Matching your research question/objective with the right users

As we discussed elsewhere, it’s important to start with a well-thought-out research question or objective. This objective will help define whether your research is generative (deeper understanding of a user group), evaluative (testing newly created concepts or solutions with users), or a combination of the two.

Next, we need to speak to the right people: these individuals can be current users of a product, or someone who fits the profile of a potential user. This is to ensure that you’re talking to the right users in order to find valid answers to your pre-defined questions. An example from my last role: Our key user group was bicycle couriers. We knew many things about them, like their average age, average tenure with our company, and how many shifts they usually worked per week. We knew what kind of bike they rode, how much gear they went through, and how many orders they could fill on average, per hour or per shift.

But we didn’t know plenty of other things – what were their main pain points on their courier shifts? How was their experience of entering a restaurant or ringing a customer’s doorbell? How did they troubleshoot moments of friction on their shift?

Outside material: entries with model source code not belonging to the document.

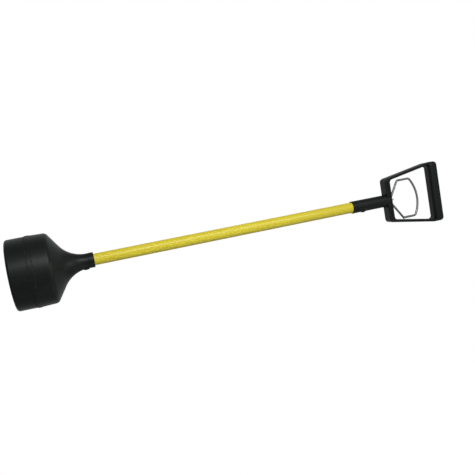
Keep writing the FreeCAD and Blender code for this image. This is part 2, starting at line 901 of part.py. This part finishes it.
NODES = [
    "base_cup", "bell_housing", "seam_gasket", "pole", "lower_collar", "upper_collar",
    "lower_guide_bush", "middle_guide_bush", "upper_guide_bush",
    "lower_socket_screw", "upper_socket_screw", "d_grip",
    "magnet_pot", "ring_magnet", "centre_core", "carriage_washer", "carriage_nuts",
    "return_spring", "spring_seat", "pull_rod", "stop_clip", "rod_eye", "eye_jam_nut", "pull_loop",
]


def check_and_export():
    """Stop on any failed feature or bad shape, then write one STEP file for each sub-part."""
    doc.recompute()
    for item in doc.Objects:
        if "Invalid" in item.State or "Error" in item.State:
            raise RuntimeError(f"{item.Name} is {item.State}")
    nodes = [doc.getObjectsByLabel(name)[0] for name in NODES]
    for node in nodes:
        if node.Shape.isNull() or not node.Shape.isValid():
            raise RuntimeError(node.Label + " has no valid shape")
    os.makedirs("parts", exist_ok=True)
    for node in nodes:
        node.Shape.exportStep(f"parts/{node.Label}.step")
        box = node.Shape.BoundBox
        print(
            f"{node.Label:20s} {len(node.Shape.Solids)} solid  {node.Shape.Volume:10.0f} mm3"
            f"  x {box.XMin:.1f} {box.XMax:.1f}  y {box.YMin:.1f} {box.YMax:.1f}"
            f"  z {box.ZMin:.1f} {box.ZMax:.1f}"
        )


check_and_export()
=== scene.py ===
import json
import math

import bmesh
import bpy
from mathutils import Euler, Matrix, Vector


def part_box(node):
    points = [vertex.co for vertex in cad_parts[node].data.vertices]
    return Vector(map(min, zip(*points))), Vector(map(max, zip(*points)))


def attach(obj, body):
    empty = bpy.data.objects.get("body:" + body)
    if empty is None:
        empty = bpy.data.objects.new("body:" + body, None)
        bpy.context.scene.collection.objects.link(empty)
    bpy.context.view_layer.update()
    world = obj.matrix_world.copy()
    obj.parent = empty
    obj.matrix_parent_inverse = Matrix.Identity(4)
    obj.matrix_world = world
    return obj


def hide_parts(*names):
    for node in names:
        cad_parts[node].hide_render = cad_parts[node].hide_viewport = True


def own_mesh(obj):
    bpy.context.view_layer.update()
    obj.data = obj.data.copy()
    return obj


# A long-handled magnetic pick-up tool, in metres. It stands on the flat face of its cup with the
# pole along +Z and the D grip in the XZ plane. The camera looks at its -Y side from low down, close
# to the head, and is rolled so that the pole lies across the picture with the head on the left.

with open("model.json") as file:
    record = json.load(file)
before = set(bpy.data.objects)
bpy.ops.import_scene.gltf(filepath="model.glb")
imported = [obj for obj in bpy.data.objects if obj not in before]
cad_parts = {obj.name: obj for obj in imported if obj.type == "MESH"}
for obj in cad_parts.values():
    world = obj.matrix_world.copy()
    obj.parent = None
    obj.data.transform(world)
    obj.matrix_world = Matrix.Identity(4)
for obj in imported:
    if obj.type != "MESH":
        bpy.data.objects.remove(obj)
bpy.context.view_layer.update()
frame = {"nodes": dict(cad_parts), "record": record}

MM = 0.001


# ---------------------------------------------------------------- node helpers

# The colour sockets of a mix node, which has a set of sockets for each kind of data.
MIX_FACTOR = 0
MIX_FIRST = 6
MIX_SECOND = 7
MIX_RESULT = 2

class Graph:
    """A material's node tree, with short calls to add nodes and wire them up."""

    def __init__(self, name):
        self.material = bpy.data.materials.new(name)
        self.material.use_nodes = True
        self.tree = self.material.node_tree
        self.shader = self.tree.nodes["Principled BSDF"]

    def node(self, kind, inputs=None, **settings):
        made = self.tree.nodes.new(kind)
        for key, setting in settings.items():
            setattr(made, key, setting)
        for key, source in (inputs or {}).items():
            self.wire(source, made.inputs[key])
        return made

    def wire(self, source, socket):
        """Link a socket, or set a plain number or colour on the socket itself."""
        if isinstance(source, bpy.types.NodeSocket):
            self.tree.links.new(source, socket)
        else:
            socket.default_value = source

    def set(self, **inputs):
        """Feed the shader's inputs, each named with underscores for spaces."""
        for key, source in inputs.items():
            self.wire(source, self.shader.inputs[key.replace("_", " ")])

    def place(self, scale=(1.0, 1.0, 1.0)):
        """The object's own coordinates, in metres. A small scale draws marks out along its axis."""
        coordinates = self.node("ShaderNodeTexCoord").outputs["Object"]
        mapping = self.node("ShaderNodeMapping", {"Vector": coordinates, "Scale": scale})
        return mapping.outputs["Vector"]

    def noise(self, place, scale, detail=3.0, roughness=0.5):
        inputs = {"Vector": place, "Scale": scale, "Detail": detail, "Roughness": roughness}
        return self.node("ShaderNodeTexNoise", inputs).outputs["Fac"]

    def remap(self, source, low, high, out_low=0.0, out_high=1.0):
        inputs = {
            "Value": source, "From Min": low, "From Max": high,
            "To Min": out_low, "To Max": out_high,
        }
        return self.node("ShaderNodeMapRange", inputs).outputs["Result"]

    def widen(self, noise, out_low=0.0, out_high=1.0):
        """Use the middle of a noise's range, where nearly all of it lies, as the whole range."""
        return self.remap(noise, 0.3, 0.7, out_low, out_high)

    def mix(self, factor, first, second):
        made = self.node("ShaderNodeMix", data_type="RGBA")
        for index, source in ((MIX_FACTOR, factor), (MIX_FIRST, first), (MIX_SECOND, second)):
            self.wire(source, made.inputs[index])
        return made.outputs[MIX_RESULT]

    def maths(self, operation, first, second):
        made = self.node("ShaderNodeMath", operation=operation)
        self.wire(first, made.inputs[0])
        self.wire(second, made.inputs[1])
        return made.outputs[0]

    def bump(self, height, distance, strength, below=None):
        """A bump, in metres, on top of another bump's normal if one is given."""
        inputs = {"Height": height, "Distance": distance, "Strength": strength}
        made = self.node("ShaderNodeBump", inputs)
        if below is not None:
            self.wire(below, made.inputs["Normal"])
        return made.outputs["Normal"]


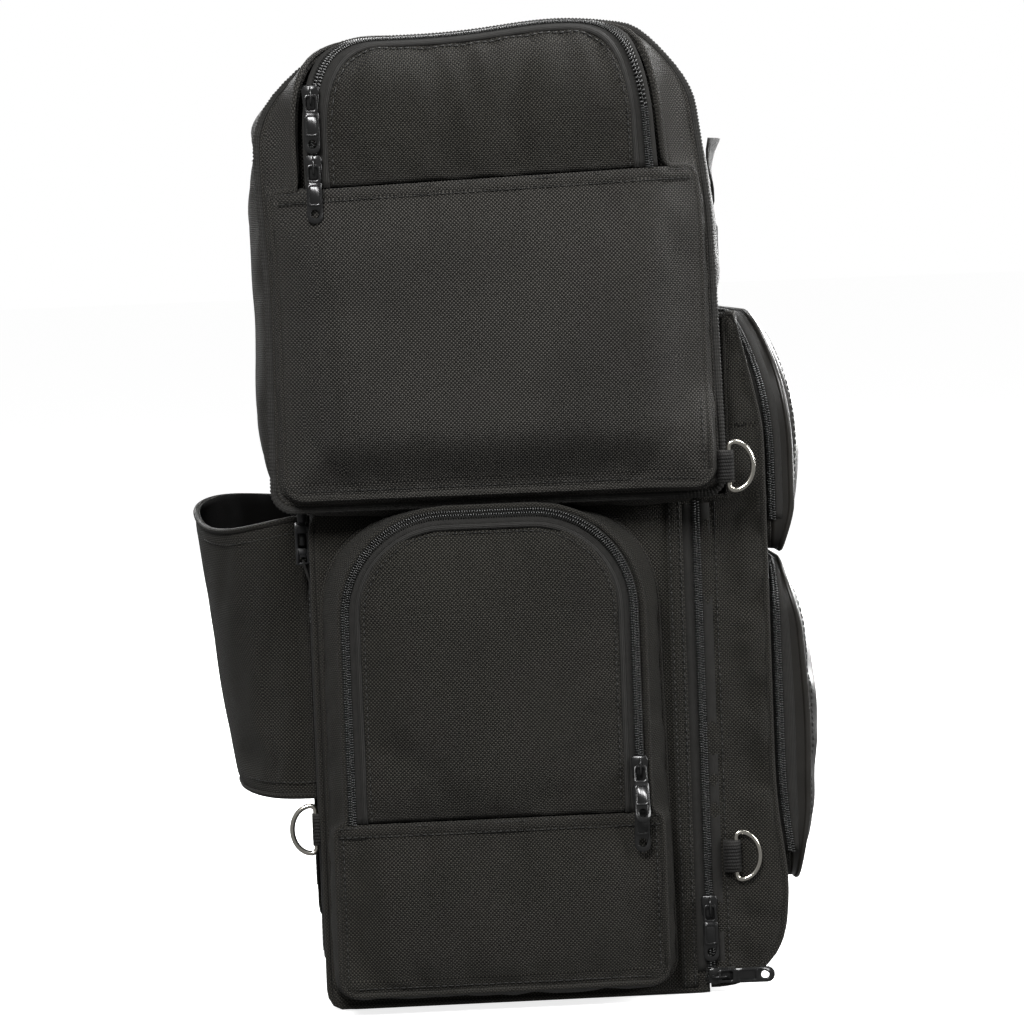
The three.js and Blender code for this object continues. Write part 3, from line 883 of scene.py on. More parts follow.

The best – and only – way to find out this information was to interact directly with the couriers. Our research was generative in nature, as our knowledge was at an early stage of being built up. Our research objective was to get to know their overall user journey. Therefore, we could talk to a fairly general group of couriers to gain insights.

Later, let’s say we wanted to test a new app feature that was meant to enhance the courier’s experience of finding a customer address. Our earlier generative research revealed that a notable subset of couriers wanted audio-only directions so they didn’t have to rely on looking at their phone while out on the bicycle. This feature would provide audio directions to the customer’s home, but was only applicable for couriers who used earbuds or earphones to find the location. At this point, it wouldn’t make sense to talk to a general group of couriers – we needed to talk to couriers who fit this particular use case.

The indispensable need for preparation

I’ve conducted hundreds of interviews in my career and I still get nervous before I start a one-on-one conversation with an interview participant. To a certain extent, nerves are good: They mean you care about the task in front of you, and you intend to take it seriously. But too many nerves could throw you off balance and make the process not go as smoothly as it could. Here are a few practical tips on organization, which should ensure that your nerves serve only to fuel your excellence as an interviewer:

Whether your interview is more structured or leaning toward unstructured, always prepare for the content of the session. Preparation could mean writing a script in advance, with at least bullet points detailing what you want to know at the end of the interview. Not sure how to get started?

  • Always begin with a research question that you want answered (preferably one that will be answered after analysis of a series of interviews with relevant users).
  • Now that you know the question you want answered, list what is interesting or problematic about your topic. What don’t you know? Write down every question you can think of that is relevant to this topic, that in some way contributes to answering your research question.
  • Take all the questions you’ve come up with and arrange them in a logical order. Spend some time thinking about how this order will be perceived by the interviewee. For example, do you want your interviewee to walk you through a particular process? Then order your questions sequentially according to this process.
  • Take a critical look at the ordered questions. Filter out irrelevant questions and combine any similar ones.
  • Always be sure to pilot the interview before running your official sessions. This is ideally done with a member of the target user group. The pilot can be used to check timing, the logical order of questions, and get feedback from your test participant about the interview experience.

Build up your tolerance for silence

Silence is a non-verbal example of an interview probe. Verbal probes allow you to get more information from your interviewee (“tell me more!” or “anything else?”) but non-verbal probes can be even more powerful.

We discussed the importance of silence in our other article on interviewing. Learning to be comfortable with silence is a lifelong journey. It still makes me squirm when the silence stretches out, no one speaking, and I have a nearly irresistible urge to fill the void with another question. Just as it gets unbearable, however, my interviewee has the tendency to say something remarkable, something they never would have said if I had powered on. Every time this happens, I’m reminded again how that momentary discomfort is worth it. How can you learn to embrace the silence?

  • Try practicing with your family or friends. At first, you can tell them what you’re doing, but later, try to do this spontaneously. This will help you get accustomed to that space.
  • When you’re in an interview, don’t force yourself to embrace the silences right away. Instead, make a note at points in the interview where you could have stretched out the silence, the moments where you could have given the interviewee more time to respond and offer more information. This is another reason why it’s valuable to record your interviews – you get the opportunity to listen to your own interviewing techniques.
  • When you’re ready to try it out, and you get to a moment of silence in an interview, try taking a slow, deep breath. Concentrate on your breath instead of the silence, and see what happens by the time you have completely exhaled.